Unités de cohabitation
De son côté, Marc Trepat, associé fondateur de Batllori & Trepat Arquitectes, cabinet spécialisé en architecture pour personnes dépendantes, souligne également qu’une infrastructure pour personne âgée doit être ce qui se rapproche le plus d’un logement, mais indique qu’un changement du modèle de résidence dominant n’est pas une nécessité sinon une adaptation : répartir la résidence par unités d’habitation aussi petites que possible mais économiquement viables. « Non seulement parce que c’est la solution qui permet de mieux prendre en charge les personnes âgées, mais parce que, en même temps, elle permet de générer une sectorisation entre les espaces, ce qui contribue grandement au confinement pour éviter la contagion lors des pandémies comme celle que nous vivons », explique-t-il.
Les grandes résidences avec différents types d’unités permettent de desservir tous les types de personnes âgées à travers le modèle de « soins centrés sur la personne » dans des espaces accueillants, calmes et agréables.
Pour ce faire, Trepat prône des matériaux qui apportent de la chaleur comme le bois, des couleurs chaudes, une lumière naturelle et des contrastes bien pensés. « Vous devez rechercher un contraste d’au moins 30 % de la réflexion de la lumière entre le sol et les matériaux du mur. Cela aide les personnes ayant des difficultés de vision à identifier la fin du sol et le début du mur, évitant ainsi les chocs et les chutes ».

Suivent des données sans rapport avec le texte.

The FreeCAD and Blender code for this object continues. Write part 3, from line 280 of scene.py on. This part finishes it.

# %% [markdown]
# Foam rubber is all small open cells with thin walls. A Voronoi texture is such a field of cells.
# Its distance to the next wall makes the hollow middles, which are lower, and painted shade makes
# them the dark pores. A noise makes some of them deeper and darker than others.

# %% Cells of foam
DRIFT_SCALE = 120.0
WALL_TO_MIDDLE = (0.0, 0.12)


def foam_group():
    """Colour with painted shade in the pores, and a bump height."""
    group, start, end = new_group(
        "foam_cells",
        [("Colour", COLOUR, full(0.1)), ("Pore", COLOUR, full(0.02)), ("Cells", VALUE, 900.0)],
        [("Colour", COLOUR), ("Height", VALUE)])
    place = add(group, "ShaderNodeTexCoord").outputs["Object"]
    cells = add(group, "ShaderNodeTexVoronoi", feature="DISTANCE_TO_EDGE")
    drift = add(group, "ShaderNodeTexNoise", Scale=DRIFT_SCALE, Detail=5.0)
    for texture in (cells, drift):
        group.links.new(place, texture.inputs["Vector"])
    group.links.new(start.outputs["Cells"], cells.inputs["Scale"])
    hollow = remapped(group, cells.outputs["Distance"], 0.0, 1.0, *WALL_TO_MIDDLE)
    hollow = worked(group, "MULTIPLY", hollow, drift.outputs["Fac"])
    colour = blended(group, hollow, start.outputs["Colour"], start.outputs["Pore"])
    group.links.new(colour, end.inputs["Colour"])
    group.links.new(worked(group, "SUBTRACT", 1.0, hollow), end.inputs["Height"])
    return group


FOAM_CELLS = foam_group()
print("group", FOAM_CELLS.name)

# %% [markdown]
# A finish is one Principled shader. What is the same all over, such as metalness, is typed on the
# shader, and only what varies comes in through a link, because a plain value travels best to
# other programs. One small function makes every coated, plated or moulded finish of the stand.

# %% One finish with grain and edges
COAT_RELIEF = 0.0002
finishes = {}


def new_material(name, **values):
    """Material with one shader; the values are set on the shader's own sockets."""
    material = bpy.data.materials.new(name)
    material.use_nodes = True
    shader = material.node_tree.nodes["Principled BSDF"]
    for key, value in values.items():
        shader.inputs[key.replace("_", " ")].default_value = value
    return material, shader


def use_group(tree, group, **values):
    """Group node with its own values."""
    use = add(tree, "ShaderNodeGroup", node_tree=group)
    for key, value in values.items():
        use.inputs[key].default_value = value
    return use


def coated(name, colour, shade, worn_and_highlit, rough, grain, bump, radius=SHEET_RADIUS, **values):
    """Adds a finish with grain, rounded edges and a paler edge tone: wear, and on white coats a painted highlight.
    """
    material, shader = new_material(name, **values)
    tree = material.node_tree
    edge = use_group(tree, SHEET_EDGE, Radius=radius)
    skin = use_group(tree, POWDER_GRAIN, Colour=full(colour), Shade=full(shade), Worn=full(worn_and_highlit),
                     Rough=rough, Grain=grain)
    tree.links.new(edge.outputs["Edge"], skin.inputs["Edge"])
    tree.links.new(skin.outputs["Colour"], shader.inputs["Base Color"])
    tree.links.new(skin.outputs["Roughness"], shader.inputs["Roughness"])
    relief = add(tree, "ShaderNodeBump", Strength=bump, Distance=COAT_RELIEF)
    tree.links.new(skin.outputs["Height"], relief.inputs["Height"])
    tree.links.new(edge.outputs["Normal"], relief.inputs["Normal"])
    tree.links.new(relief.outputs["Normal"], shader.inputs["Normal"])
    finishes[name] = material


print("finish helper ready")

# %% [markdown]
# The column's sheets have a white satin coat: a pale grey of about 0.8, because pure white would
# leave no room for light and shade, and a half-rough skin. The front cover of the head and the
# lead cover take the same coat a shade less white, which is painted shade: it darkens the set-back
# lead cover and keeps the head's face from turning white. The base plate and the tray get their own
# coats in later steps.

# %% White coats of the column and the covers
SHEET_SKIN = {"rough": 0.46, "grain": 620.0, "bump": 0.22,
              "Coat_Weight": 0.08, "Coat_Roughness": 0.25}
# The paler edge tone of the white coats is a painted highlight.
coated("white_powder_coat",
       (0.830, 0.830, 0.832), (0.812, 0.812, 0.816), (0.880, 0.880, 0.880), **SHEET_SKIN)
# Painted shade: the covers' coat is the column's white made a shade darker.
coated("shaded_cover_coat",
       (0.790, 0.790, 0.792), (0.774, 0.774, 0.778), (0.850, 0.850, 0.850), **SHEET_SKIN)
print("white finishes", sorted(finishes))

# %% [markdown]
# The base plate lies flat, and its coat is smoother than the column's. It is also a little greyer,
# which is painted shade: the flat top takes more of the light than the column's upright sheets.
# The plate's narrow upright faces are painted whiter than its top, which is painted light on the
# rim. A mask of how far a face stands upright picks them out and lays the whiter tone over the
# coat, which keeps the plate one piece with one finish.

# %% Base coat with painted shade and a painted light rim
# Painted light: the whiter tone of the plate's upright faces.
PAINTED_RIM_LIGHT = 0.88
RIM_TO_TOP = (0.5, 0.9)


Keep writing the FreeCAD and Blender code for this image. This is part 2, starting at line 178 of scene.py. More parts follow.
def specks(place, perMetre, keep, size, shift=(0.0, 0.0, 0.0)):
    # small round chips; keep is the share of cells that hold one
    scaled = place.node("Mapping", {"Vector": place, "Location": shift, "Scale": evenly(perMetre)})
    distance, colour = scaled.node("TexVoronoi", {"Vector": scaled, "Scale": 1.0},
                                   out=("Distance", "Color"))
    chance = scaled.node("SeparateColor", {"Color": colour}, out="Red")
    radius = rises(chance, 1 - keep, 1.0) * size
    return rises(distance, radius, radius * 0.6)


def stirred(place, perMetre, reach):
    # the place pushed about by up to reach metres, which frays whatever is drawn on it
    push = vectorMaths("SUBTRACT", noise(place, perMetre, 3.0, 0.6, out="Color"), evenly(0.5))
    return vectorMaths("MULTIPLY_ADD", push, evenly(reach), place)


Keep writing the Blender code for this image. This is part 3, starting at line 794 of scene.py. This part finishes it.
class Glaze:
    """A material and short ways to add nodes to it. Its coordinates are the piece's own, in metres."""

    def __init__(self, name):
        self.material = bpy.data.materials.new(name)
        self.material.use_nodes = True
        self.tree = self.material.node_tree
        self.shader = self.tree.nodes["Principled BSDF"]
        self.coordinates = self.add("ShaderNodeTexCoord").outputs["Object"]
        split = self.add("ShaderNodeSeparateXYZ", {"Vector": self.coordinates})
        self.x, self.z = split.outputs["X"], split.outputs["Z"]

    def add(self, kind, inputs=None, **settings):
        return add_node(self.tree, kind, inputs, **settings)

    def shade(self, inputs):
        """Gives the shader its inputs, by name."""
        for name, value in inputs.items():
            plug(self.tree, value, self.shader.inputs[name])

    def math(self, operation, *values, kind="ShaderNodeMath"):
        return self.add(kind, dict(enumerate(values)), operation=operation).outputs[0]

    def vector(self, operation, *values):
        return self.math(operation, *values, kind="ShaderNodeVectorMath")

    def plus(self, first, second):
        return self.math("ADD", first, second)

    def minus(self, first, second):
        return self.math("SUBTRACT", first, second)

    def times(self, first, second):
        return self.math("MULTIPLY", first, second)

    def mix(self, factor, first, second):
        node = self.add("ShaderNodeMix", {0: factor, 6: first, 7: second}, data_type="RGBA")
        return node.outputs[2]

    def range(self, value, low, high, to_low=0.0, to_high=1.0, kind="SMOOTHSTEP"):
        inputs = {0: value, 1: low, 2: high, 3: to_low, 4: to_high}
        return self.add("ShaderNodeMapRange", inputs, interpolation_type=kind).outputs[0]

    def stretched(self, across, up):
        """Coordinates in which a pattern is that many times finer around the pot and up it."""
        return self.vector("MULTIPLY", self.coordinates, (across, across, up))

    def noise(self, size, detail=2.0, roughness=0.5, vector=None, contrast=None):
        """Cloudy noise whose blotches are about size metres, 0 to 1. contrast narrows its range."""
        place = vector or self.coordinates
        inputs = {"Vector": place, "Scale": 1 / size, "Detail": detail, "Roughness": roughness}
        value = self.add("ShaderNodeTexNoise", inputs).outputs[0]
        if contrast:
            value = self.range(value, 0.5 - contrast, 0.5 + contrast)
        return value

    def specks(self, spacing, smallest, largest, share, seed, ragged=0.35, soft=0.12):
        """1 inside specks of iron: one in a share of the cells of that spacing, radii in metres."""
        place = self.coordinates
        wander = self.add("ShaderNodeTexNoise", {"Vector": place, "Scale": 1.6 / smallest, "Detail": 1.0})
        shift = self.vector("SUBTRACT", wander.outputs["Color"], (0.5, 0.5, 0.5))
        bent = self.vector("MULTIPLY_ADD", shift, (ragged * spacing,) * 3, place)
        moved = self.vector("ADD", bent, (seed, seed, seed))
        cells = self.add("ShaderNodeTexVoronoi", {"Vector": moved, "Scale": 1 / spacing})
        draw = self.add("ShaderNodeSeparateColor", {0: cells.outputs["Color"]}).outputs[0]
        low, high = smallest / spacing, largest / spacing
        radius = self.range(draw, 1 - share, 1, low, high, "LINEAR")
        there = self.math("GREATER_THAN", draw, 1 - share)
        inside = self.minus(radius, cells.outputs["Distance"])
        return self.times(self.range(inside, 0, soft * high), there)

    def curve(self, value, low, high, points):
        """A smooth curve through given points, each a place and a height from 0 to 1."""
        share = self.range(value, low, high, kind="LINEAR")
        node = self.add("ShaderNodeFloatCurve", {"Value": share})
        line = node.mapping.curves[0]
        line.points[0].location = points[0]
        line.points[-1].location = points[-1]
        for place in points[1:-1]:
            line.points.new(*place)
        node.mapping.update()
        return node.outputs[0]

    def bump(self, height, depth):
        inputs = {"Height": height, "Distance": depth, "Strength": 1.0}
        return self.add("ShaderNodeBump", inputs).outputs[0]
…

Réduire les stimuli négatifs
Pour la même raison, il est également favorable d’éviter les tons trop pastel, car ils se ressemblent beaucoup. « Le traitement de la couleur doit être effectué de manière contrastée mais sans stridence », affirme-t-il et il souligne l’importance de réduire les stimuli négatifs tels que le bruit, l’obscurité, l’excès de lumière ou le désordre par la conception architecturale.
« Pour éviter d’aggraver cette agitation, il est très important de réduire les stimuli négatifs et d’augmenter les stimuli positifs, comme offrir un espace domestique avec vue sur un beau jardin ou sur la mer. Des pièces silencieuses et ordonnées avec lumière naturelle sont essentielles et dans ce sens, les revêtements muraux, les sols et le traitement du conditionnement acoustique sont décisifs », déclare Trepat.